Sekarang, orang-orang mulai menambah perangkat elektronik mereka di rumah-rumahnya. Konsumsi listrik terus meningkat. Semua orang melakukan hal yang sama. Semuanya terasa jadi membosankan. Kemajuan teknologi ternyata juga menyingkirkan keindahan. Buktinya, saya sudah terlalu sulit untuk mengamati bulan dan bintang. 

Padahal kedua benda langit itu, selalu terdengar indah kalau diucapkan. Maka tak heran jika banyak sastrawan maupun pencipta syair lagu pun kerap memakai kata-kata itu. Bahkan malam yang adalah gelap pun memberi arti tersendiri pada karya-karya lagu maupun sastra.
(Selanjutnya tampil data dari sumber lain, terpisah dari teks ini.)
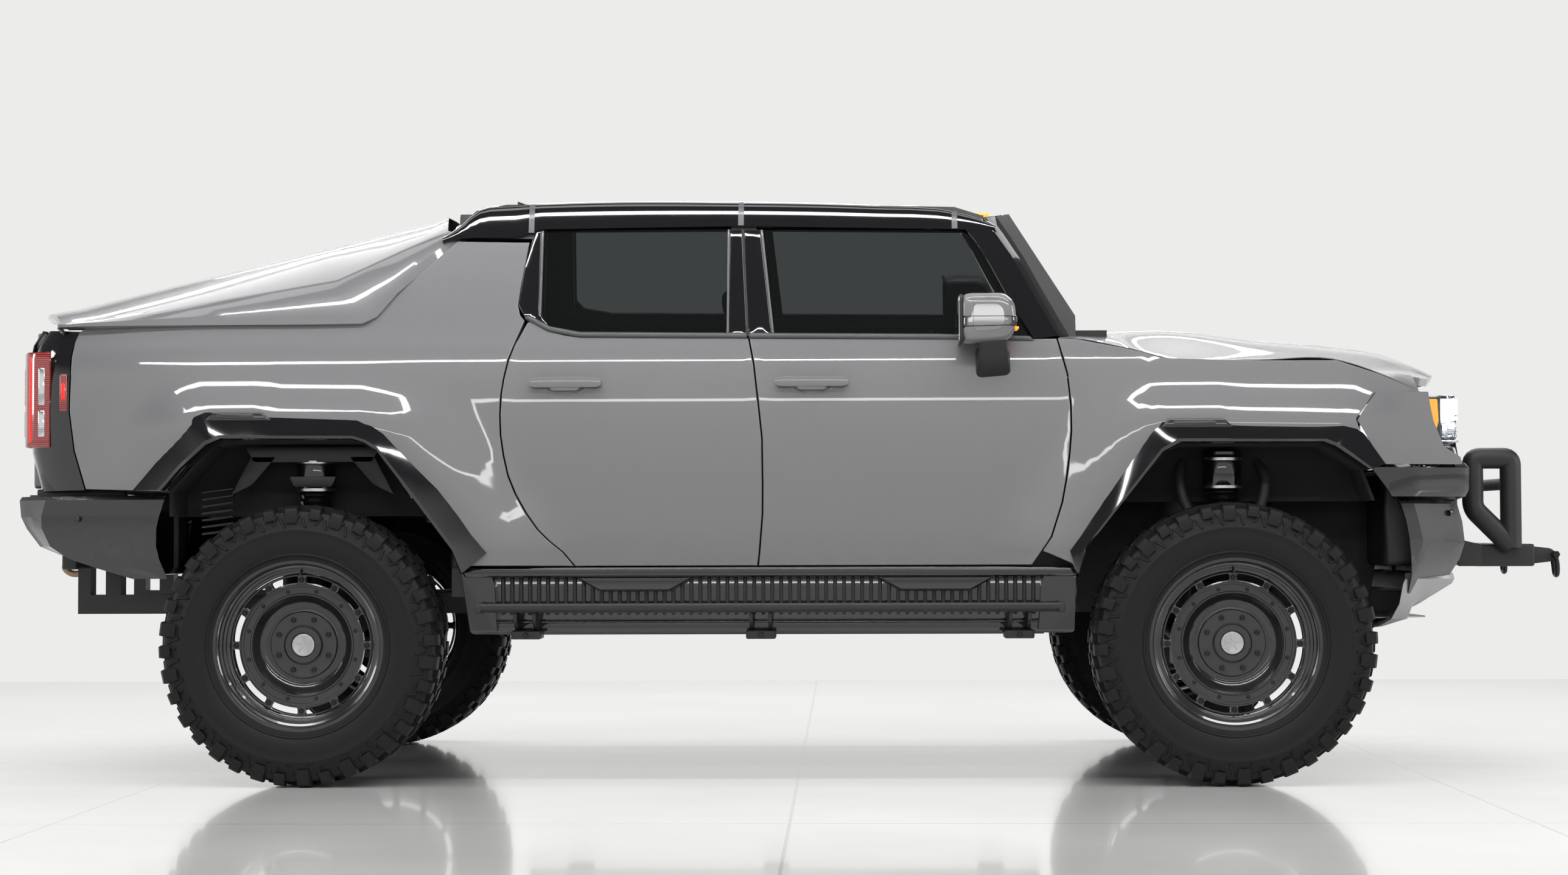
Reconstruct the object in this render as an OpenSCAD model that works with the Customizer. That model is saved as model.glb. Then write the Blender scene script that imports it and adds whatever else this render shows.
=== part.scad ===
// Lifted off-road 4x4 with four doors, a short load bed under a fastback cover and a bull bar.
// +X is forward, +Y is the driver's left and +Z is up. The vehicle stands on z = 0.

/* [Overall] */
// Distance between the axles
wheelbase = 3444; // [2800:1:4200]
// From the rear axle to the rearmost face of the bumper
rear_overhang = 1150; // [1100:1:1600]
// From the front axle to the tip of the recovery rings
front_overhang = 1376; // [1370:1:1700]
// Width across the door skins
body_width = 2080; // [1900:1:2500]
// How far the body is raised on its suspension, above the standard height
lift = 0; // [-60:1:200]

/* [Wheels] */
// Outside diameter of the tyre
tyre_d = 1040; // [860:1:1060]
// Width of the tyre
tyre_w = 340; // [260:1:350]
// Distance between the wheel centre planes on one axle
track = 1990; // [1900:1:2100]
// Diameter of the bead seat of the rim
bead_d = 610; // [500:1:620]
// Diameter of the outer lip of the rim
lip_d = 648; // [630:1:700]
// Width between the outer faces of the rim's lips
rim_w = 292; // [240:1:300]
// How far the wheel disc's outer face sits outside the wheel centre plane
disc_offset = 20; // [0:1:60]
// Thickness of the wheel disc
disc_t = 30; // [16:1:50]
// Number of wheel studs
lug_count = 8; // [5:1:10]
// Pitch circle of the wheel studs
lug_pcd = 200; // [150:1:240]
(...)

Seiring dengan itu, saya mendengar ada Jam Bumi tanggal 26/3/11. Jam Bumi itu diisi dengan pemadaman lampu/listrik sejak pukul 20.30-21.30 WIB. Itu menarik. Saya berharap kalau dengan adanya pemadaman listrik itu, kita bisa berefleksi bahwa kita selama ini terlalu boros memakai cahaya/tenaga listrik. Malam pun sering kita buat seolah menjadi siang. Sepertinya kita tidak ikhlas kalau malam adalah malam, maka malam dengan cara apapun dibuat menyerupai siang dengan memasang lampu di berbagai titik.

Jam Bumi juga bisa menghemat, ya, meskipun kecil tetapi itu tetap signifikan. Maka, konsep Jam Bumi itu baik untuk dilakukan dan didukung banyak pihak.

Ah, mungkin baik, jika pada waktu jam bumi, kita merefleksi diri tentang pemakaina energi atau cahaya yang terlalu berlebih. Saatnya juga kita berpaling pada benda-benda langit yang indah supaya kita pun lebih mensyukuri anugerah itu. Kita merefleksi dan mensyukuri semua karunia cahaya dari Tuhan melalui benda-benda langit itu sehingga dari sana lahir gubahan karya seni yang indah.

Kita merefleksi tentang sikap kita terhadap ibu bumi, saudari air dan saudara udara. Mungkin baik juga untuk semakin mendalami tentang semua itu, baik kalau yang suka menyanyi mungkin memilih lagu-lagu bertema atau berisi kata dalam lirik seperti malam, bintang dan bulan. Ah, romantis bukan?